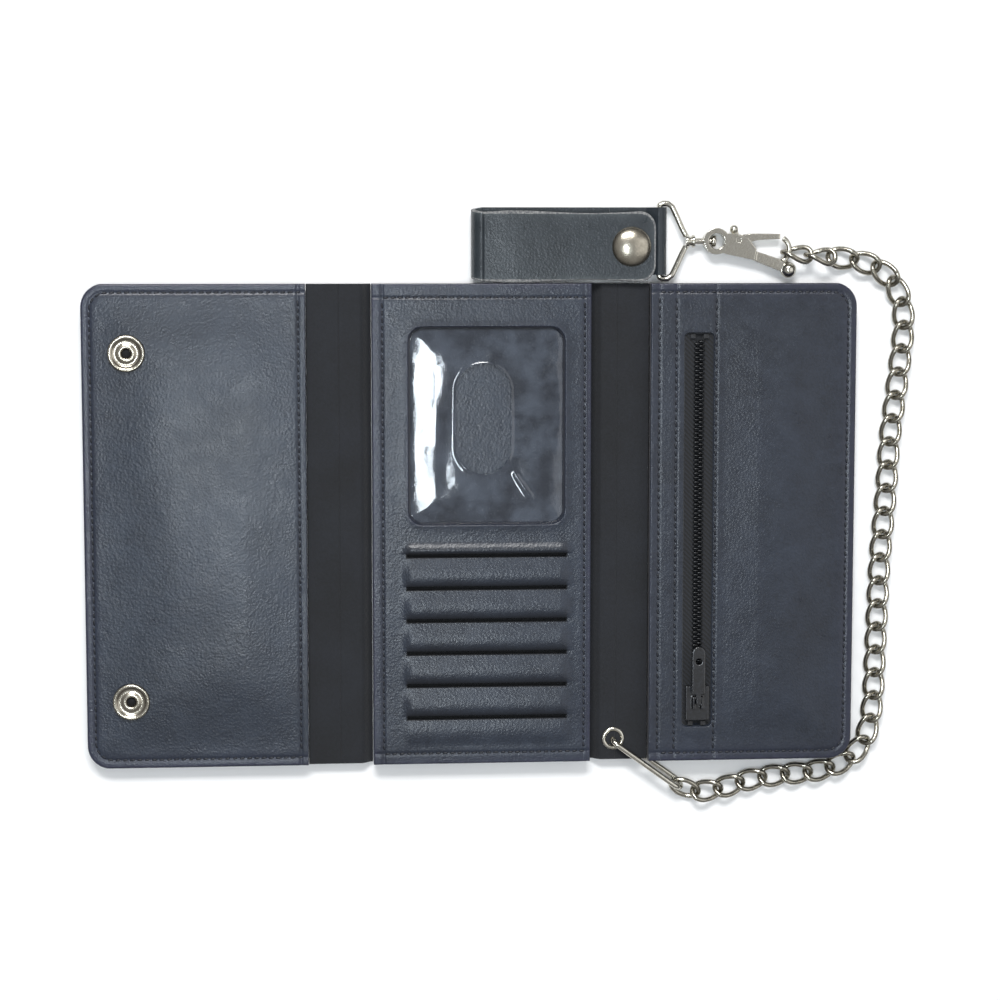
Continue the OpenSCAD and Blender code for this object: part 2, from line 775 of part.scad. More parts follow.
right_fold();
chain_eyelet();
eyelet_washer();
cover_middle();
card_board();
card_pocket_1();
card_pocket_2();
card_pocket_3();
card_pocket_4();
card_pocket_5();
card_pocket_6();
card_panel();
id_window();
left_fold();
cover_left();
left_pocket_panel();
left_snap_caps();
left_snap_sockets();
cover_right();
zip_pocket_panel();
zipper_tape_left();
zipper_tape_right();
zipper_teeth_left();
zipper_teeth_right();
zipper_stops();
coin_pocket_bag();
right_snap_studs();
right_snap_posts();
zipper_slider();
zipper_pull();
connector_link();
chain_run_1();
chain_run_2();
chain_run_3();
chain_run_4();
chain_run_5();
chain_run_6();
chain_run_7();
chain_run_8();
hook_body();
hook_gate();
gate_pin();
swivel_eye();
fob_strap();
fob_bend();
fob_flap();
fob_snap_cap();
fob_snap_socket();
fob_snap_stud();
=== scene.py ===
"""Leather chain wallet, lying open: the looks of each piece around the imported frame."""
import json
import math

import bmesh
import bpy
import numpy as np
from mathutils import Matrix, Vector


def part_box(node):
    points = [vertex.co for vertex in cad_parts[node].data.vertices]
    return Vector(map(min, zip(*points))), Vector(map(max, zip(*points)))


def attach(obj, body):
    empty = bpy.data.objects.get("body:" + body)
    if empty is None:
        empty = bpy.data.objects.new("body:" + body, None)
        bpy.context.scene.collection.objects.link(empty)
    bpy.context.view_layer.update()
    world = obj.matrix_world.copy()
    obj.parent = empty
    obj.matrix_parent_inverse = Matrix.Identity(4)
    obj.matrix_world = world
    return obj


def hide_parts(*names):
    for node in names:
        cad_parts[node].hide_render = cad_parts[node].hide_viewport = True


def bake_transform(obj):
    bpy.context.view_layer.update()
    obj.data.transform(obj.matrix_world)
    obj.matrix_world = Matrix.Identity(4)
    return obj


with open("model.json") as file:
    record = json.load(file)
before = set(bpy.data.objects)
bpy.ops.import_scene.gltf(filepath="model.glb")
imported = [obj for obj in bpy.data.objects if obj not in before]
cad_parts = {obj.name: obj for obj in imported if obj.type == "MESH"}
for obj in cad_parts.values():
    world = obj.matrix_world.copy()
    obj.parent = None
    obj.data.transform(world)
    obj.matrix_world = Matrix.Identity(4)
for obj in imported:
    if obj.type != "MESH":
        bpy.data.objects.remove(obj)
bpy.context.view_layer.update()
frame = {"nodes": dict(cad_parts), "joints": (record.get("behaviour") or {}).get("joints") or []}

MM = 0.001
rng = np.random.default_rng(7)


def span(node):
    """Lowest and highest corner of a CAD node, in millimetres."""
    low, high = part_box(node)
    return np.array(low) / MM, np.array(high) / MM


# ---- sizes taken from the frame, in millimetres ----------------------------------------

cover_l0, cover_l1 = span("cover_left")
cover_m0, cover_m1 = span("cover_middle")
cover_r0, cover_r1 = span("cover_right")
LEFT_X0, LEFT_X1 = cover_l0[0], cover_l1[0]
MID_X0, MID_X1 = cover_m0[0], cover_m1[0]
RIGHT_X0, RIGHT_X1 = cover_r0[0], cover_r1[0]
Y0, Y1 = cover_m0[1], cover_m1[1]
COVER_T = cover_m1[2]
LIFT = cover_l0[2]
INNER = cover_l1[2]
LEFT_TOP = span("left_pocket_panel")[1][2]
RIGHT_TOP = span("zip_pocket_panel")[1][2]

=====

→ Prompt
Starting at the line that contains "hook_body();", repeat each line exactly, and stop after the line that contains "# ---- sizes".

→ Result
hook_body();
hook_gate();
gate_pin();
swivel_eye();
fob_strap();
fob_bend();
fob_flap();
fob_snap_cap();
fob_snap_socket();
fob_snap_stud();
=== scene.py ===
"""Leather chain wallet, lying open: the looks of each piece around the imported frame."""
import json
import math

import bmesh
import bpy
import numpy as np
from mathutils import Matrix, Vector


def part_box(node):
    points = [vertex.co for vertex in cad_parts[node].data.vertices]
    return Vector(map(min, zip(*points))), Vector(map(max, zip(*points)))


def attach(obj, body):
    empty = bpy.data.objects.get("body:" + body)
    if empty is None:
        empty = bpy.data.objects.new("body:" + body, None)
        bpy.context.scene.collection.objects.link(empty)
    bpy.context.view_layer.update()
    world = obj.matrix_world.copy()
    obj.parent = empty
    obj.matrix_parent_inverse = Matrix.Identity(4)
    obj.matrix_world = world
    return obj


def hide_parts(*names):
    for node in names:
        cad_parts[node].hide_render = cad_parts[node].hide_viewport = True


def bake_transform(obj):
    bpy.context.view_layer.update()
    obj.data.transform(obj.matrix_world)
    obj.matrix_world = Matrix.Identity(4)
    return obj


with open("model.json") as file:
    record = json.load(file)
before = set(bpy.data.objects)
bpy.ops.import_scene.gltf(filepath="model.glb")
imported = [obj for obj in bpy.data.objects if obj not in before]
cad_parts = {obj.name: obj for obj in imported if obj.type == "MESH"}
for obj in cad_parts.values():
    world = obj.matrix_world.copy()
    obj.parent = None
    obj.data.transform(world)
    obj.matrix_world = Matrix.Identity(4)
for obj in imported:
    if obj.type != "MESH":
        bpy.data.objects.remove(obj)
bpy.context.view_layer.update()
frame = {"nodes": dict(cad_parts), "joints": (record.get("behaviour") or {}).get("joints") or []}

MM = 0.001
rng = np.random.default_rng(7)


def span(node):
    """Lowest and highest corner of a CAD node, in millimetres."""
    low, high = part_box(node)
    return np.array(low) / MM, np.array(high) / MM


# ---- sizes taken from the frame, in millimetres ----------------------------------------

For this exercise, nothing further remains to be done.